Pumpkin Scones

After being in Southeast Asia from October to December of last year, I was sure I’d be DYING to start fall baking early this year but it didn’t exactly work out that way. The Bay Area finally got some sun, so instead of buying loads of pumpkin and baking all those quintessentially fall treats, I’ve been savoring this beautiful late summer with watermelon and other fresh fruit.

But now that my students are getting excited about Halloween and there are pumpkins everywhere, I guess fall baking time is here. I bought a few cans of pumpkin the other day but it took me a couple days to figure out what to do with them. These scones looked too good to pass up, and as an added bonus, I don’t think I’ve ever tried pumpkin scones before.

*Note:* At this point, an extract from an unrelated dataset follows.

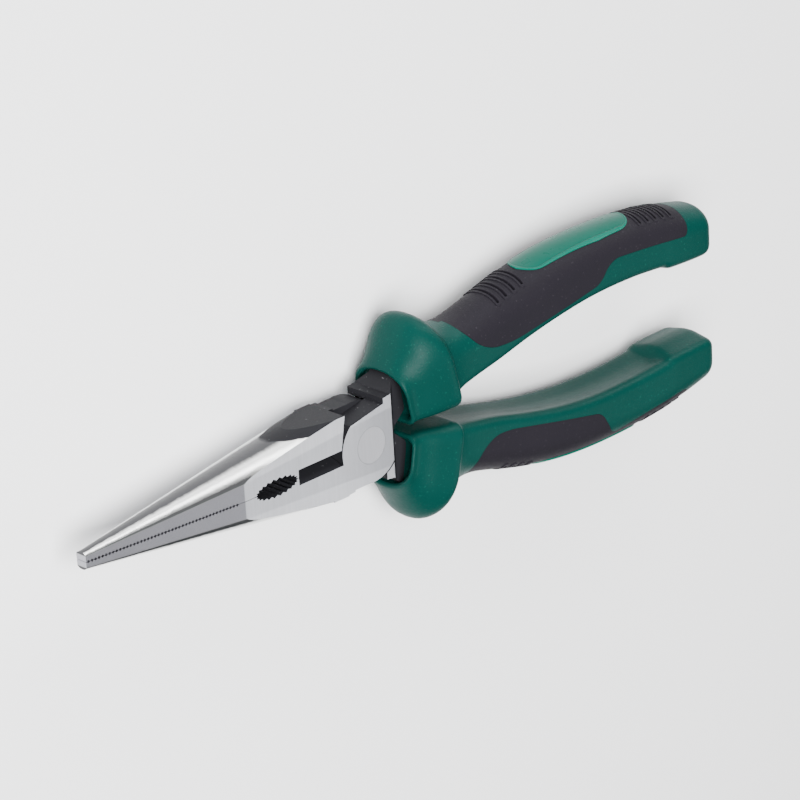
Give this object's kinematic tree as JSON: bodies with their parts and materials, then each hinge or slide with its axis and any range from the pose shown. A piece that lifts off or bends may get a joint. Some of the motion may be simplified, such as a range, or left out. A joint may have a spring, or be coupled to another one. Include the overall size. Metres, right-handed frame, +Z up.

These are incredibly simple and they make a perfect accompaniment to coffee or tea. The flavors of the spice glaze and pumpkin are awesome together. I left out the egg and half and half and increased the pumpkin and was really happy with how they turned out. I don’t know if I would use both glazes next time I make them…the spice glaze seems like it has enough flavor to be on its own, but I’ll keep the recipes for both here and you can decide for yourself!

Recipe:
(adapted from Pennies on a Platter)

makes 12 small scones

scones
2 cups all-purpose flour
1/2 cup sugar
1 tablespoon baking powder
1/2 teaspoon salt
1/2 teaspoon ground cinnamon
1/2 teaspoon ground nutmeg
1/4 teaspoon ground cloves
1/4 teaspoon ground ginger
6 Tablespoons cold butter, cut into 1/2″ cubes
1/2 cup + 3 Tbsp canned pumpkin

sugar glaze
1 cup powdered sugar
2 Tablespoons milk

spice glaze
1 cup powdered sugar
2 Tablespoons milk
1/2 teaspoon ground cinnamon
1/4 teaspoon ground nutmeg
1/8 teaspoon ginger
1/8 teaspoon ground cloves

To make the scones, preheat oven to 425˚F. Line a baking sheet with parchment paper or a Silpat.
Using a fork or wire whisk, stir together the dry ingredients in a large mixing bowl.

Using a pastry blender or your fingers, work the butter into the flour mixture until it looks like tiny pebbles or coarse sand.

Gently stir the pumpkin into the dry ingredients until barely combined, being careful not to over-mix. The mixture should still look a little dry and crumbly. Divide the dough in half and gently form each half into a 6″ round circle a little under an inch thick. Working on a floured surface, cut each circle into 6 wedges and place on the prepared baking sheet.

Bake for about 13-15 minutes, or until the scones are beginning to turn golden brown.

Transfer to a wire rack, and let cool completely before glazing. When you’re ready to glaze, set the rack over a sheet pan.

To make the sugar glaze, whisk together the powdered sugar and milk until smooth. Use a fork or whisk to drizzle over the scones

To make the spice glaze, combine the spices and powdered sugar, then stir in the milk and mix until smooth. Drizzle over the other glaze, and let harden before serving.